## What is needed
Everything from the line containing "for name, x" through the line containing "obj.matrix_world = world" must be quoted exactly; everything else is left out.

• • • • •

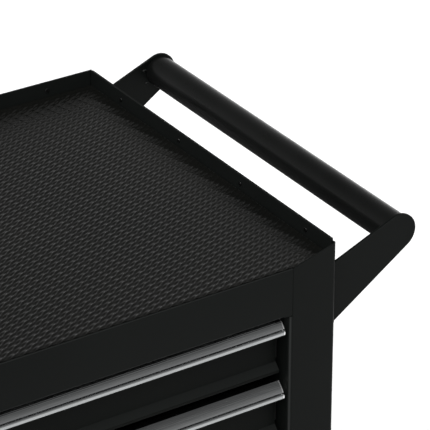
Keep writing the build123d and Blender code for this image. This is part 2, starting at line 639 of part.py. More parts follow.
def wheel_hub(x, y):
    """Moulded wheel centre: rim, web, ribs and a boss that runs on the axle."""
    boss_half = LEG_INNER - 0.5
    hub = rod_y(0, 0, HUB_RADIUS, -15, 15) - rod_y(0, 0, HUB_RADIUS - 5, -15, -3.5) - rod_y(
        0, 0, HUB_RADIUS - 5, 3.5, 15)
    hub += rod_y(0, 0, 14.0, -boss_half, boss_half)
    for n in range(8):
        hub += Rot(0, 45 * n, 0) * box(12, HUB_RADIUS - 3, -12, 12, -1.6, 1.6)
    hub -= rod_y(0, 0, AXLE_RADIUS + RUNNING_GAP, -boss_half - EPS, boss_half + EPS)
    return Pos(x, y, WHEEL_RADIUS) * hub


# ---------------------------------------------------------------- the assembly


def assembly():
    nodes = {
        "side_panel_left": side_panel_left(),
        "side_panel_right": side_panel_right(),
        "back_panel": back_panel(),
        "bottom_panel": bottom_panel(),
        "top_tray": top_tray(),
        "tray_mat": tray_mat(),
        "tray_rivets": tray_rivets(),
        "front_top_rail": front_top_rail(),
        "front_bottom_rail": front_bottom_rail(),
        "slide_columns": group([slide_column(), mirrored(slide_column())]),
        "slide_outer_members": slide_outer_members(),
        "handle_tube": handle_tube(),
        "handle_bracket_front": handle_bracket_front(),
        "handle_bracket_rear": handle_bracket_rear(),
        "handle_bolts": handle_bolts(),
        "lock_housing": lock_housing(),
        "lock_core": lock_core(),
        "lock_bar": lock_bar(),
        "fixed_caster_forks": fixed_caster_forks(),
        "swivel_caster_plates": swivel_caster_plates(),
        "caster_bolts": caster_bolts(),
    }
    for n, (bay, pitch) in enumerate(zip(BAY_TOPS, DRAWER_PITCHES), 1):
        nodes[f"drawer_{n}_box"] = drawer_box(bay, pitch)
        nodes[f"drawer_{n}_pull"] = drawer_pull(bay)
        nodes[f"drawer_{n}_liner"] = drawer_liner(bay, pitch)
        nodes[f"drawer_{n}_slide_inner"] = slide_inner(bay)
        nodes[f"drawer_{n}_slide_middle"] = slide_middle(bay)
    for side, y in CASTER_YS.items():
        axle_x = SWIVEL_X - TRAIL
        nodes[f"swivel_fork_{side}"] = swivel_fork(side)
        nodes[f"swivel_axle_{side}"] = caster_axle(axle_x, y)
        nodes[f"brake_pedal_{side}"] = brake_pedal(side)
        for name, x in (("left", FIXED_X), ("right", axle_x)):
            nodes[f"wheel_{name}_{side}_hub"] = wheel_hub(x, y)
            nodes[f"wheel_{name}_{side}_tyre"] = wheel_tyre(x, y)
    return nodes


for node, shape in assembly().items():
    export_step(shape, f"parts/{node}.step")
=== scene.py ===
from math import cos, hypot, pi, radians, sin

import bmesh
import bpy
from mathutils import Matrix, Vector


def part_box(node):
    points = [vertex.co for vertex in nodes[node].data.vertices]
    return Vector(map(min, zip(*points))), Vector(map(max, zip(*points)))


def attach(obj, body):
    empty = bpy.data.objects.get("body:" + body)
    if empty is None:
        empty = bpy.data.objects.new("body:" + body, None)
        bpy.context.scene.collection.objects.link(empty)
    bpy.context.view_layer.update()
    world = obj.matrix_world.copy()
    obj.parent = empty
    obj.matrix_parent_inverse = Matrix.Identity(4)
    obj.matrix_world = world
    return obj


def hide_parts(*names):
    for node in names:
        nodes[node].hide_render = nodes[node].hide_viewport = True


# Looks of a black rolling tool chest: softened sheet-metal edges, an embossed rubber mat, ribbed aluminium
# pulls, weld tacks, lined drawers, and procedural finishes. Metres, in the CAD frame; MM turns millimetres
# into metres. +X is the handle side, +Y the back, +Z up.

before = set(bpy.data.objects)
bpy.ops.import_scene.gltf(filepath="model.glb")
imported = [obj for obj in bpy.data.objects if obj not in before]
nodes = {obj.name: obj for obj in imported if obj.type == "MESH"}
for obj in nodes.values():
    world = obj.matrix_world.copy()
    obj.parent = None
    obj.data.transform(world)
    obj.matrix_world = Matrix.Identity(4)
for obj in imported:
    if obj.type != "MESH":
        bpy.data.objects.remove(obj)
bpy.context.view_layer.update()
MM = 0.001

# ---------------------------------------------------------------- driving values

CAMERA_OFFSET = Vector((-1.364, -1.881, 1.277))   # from the cabinet's right front top corner
CAMERA_TILT = 28.29                               # degrees below level
CAMERA_TURN = -33.07                              # degrees about the vertical
CAMERA_LENS = 232.5
SENSOR = 36.0

FLOOR_HALF = 40.0
FLOOR_WHITE = 0.92
SUN_STRENGTH = 4.2
SUN_SPREAD = 45.0          # degrees across
SUN_FROM = Vector((-0.40, -0.42, 0.80))
SKY = (                    # height of the ray and its brightness
    (0.00, 0.95), (0.10, 0.80), (0.25, 0.50), (0.47, 0.38), (0.64, 0.20), (0.77, 0.13), (1.00, 0.10),
)

EDGE_ANGLE = 34.0          # edges sharper than this are rounded, in degrees
SHEET_EDGE = 0.30 * MM
FLAT_ANGLE = 0.3           # faces that meet at less than this are one flat face, in degrees
SAME_PLACE = 1e-6          # metres
CLAMPED = ("front_top_rail", "side_panel_left", "side_panel_right", "lock_bar")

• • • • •

## Final answer
        for name, x in (("left", FIXED_X), ("right", axle_x)):
            nodes[f"wheel_{name}_{side}_hub"] = wheel_hub(x, y)
            nodes[f"wheel_{name}_{side}_tyre"] = wheel_tyre(x, y)
    return nodes


for node, shape in assembly().items():
    export_step(shape, f"parts/{node}.step")
=== scene.py ===
from math import cos, hypot, pi, radians, sin

import bmesh
import bpy
from mathutils import Matrix, Vector


def part_box(node):
    points = [vertex.co for vertex in nodes[node].data.vertices]
    return Vector(map(min, zip(*points))), Vector(map(max, zip(*points)))


def attach(obj, body):
    empty = bpy.data.objects.get("body:" + body)
    if empty is None:
        empty = bpy.data.objects.new("body:" + body, None)
        bpy.context.scene.collection.objects.link(empty)
    bpy.context.view_layer.update()
    world = obj.matrix_world.copy()
    obj.parent = empty
    obj.matrix_parent_inverse = Matrix.Identity(4)
    obj.matrix_world = world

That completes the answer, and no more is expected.